Kedleston

Wednesday, October 27th, 2004 06:50
kittiwake: (Default)
[personal profile] kittiwake
Yesterday I took a rare day off work, and went on a trip with my my mum, dad, sister & niece to Kedleston Hall, an 18th Century stately home just the other side of Derby.

It is one of my favourite stately homes, as it is is grand, but not on such a huge scale as somewhere like Chatsworth, which I always find rather too full of cold marble. I know I'm inconsistent here, as Kedleston isn't short of marble either, but it has some tables and fireplace surrounds in a nice golden marble which don't give out marble's usual cold hard aura. One thing I really liked, is that in the last few years the National Trust have redecorated one of the rooms, so that instead of the walls and sofas being covered in ancient, fade, water-damaged damask, they have dark turquoise on pale aqua damask (in the same pattern of urns and swags as the original). It gives you a much better idea of what it actually looked like when it was new.

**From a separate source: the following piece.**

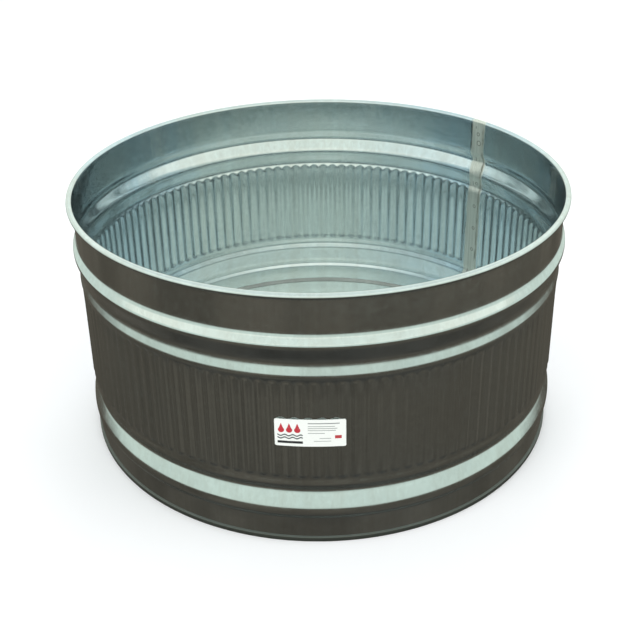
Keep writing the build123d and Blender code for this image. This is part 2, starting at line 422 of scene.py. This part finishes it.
def galvanised(name, tone=(0.75, 0.805, 0.81), rough=0.125, streak=1.0, where="wall"):
    m, nt, b = nodes_of(name)
    co = objco(nt)
    # crystals of the zinc coat, 8 to 14 mm across, with ragged borders
    wob = nt.nodes.new("ShaderNodeTexNoise")
    wob.inputs["Scale"].default_value = 60.0
    wob.inputs["Detail"].default_value = 3.0
    nt.links.new(co, wob.inputs["Vector"])
    add = nt.nodes.new("ShaderNodeVectorMath")
    add.operation = "MULTIPLY_ADD"
    nt.links.new(wob.outputs["Color"], add.inputs[0])
    add.inputs[1].default_value = (0.012, 0.012, 0.012)
    nt.links.new(co, add.inputs[2])
    spangle = nt.nodes.new("ShaderNodeTexVoronoi")
    spangle.inputs["Scale"].default_value = 95.0
    nt.links.new(add.outputs[0], spangle.inputs["Vector"])
    sp = nt.nodes.new("ShaderNodeSeparateColor")
    nt.links.new(spangle.outputs["Color"], sp.inputs[0])
    cell, cell2 = sp.outputs[0], sp.outputs[1]
    # rolling streaks run up the wall; on the floor the same noise is even in all directions
    sc = (30, 30, 0.8) if where != "floor" else (7, 7, 7)
    sc2 = (170, 170, 2.5) if where != "floor" else (26, 26, 26)
    st1 = noise(nt, mapping(nt, co, sc), 1.0, 3.0, 0.55)
    st2 = noise(nt, mapping(nt, co, sc2, (3, 1, 0)), 1.0, 2.0, 0.6)
    cloud = noise(nt, co, 4.5, 4.0, 0.6)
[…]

We also went for a walk in the grounds, through a very muddy field and along a wooded track between two ha-has that was even muddier in places; it has rained almost every day recently - but not yesterday, so we were lucky. We must have seen about three dozen different types of fungi, including some very poisonous-looking bright green bracket fungus, which looked like this, but an even darker and brighter green. We also picked up some nuts (horse chestnuts, sweet chestnuts, hazel nuts and acorns) and nut-cases, and some cedar pine cones for my mum to paint in her watercolour class, which has an autumnal theme next week.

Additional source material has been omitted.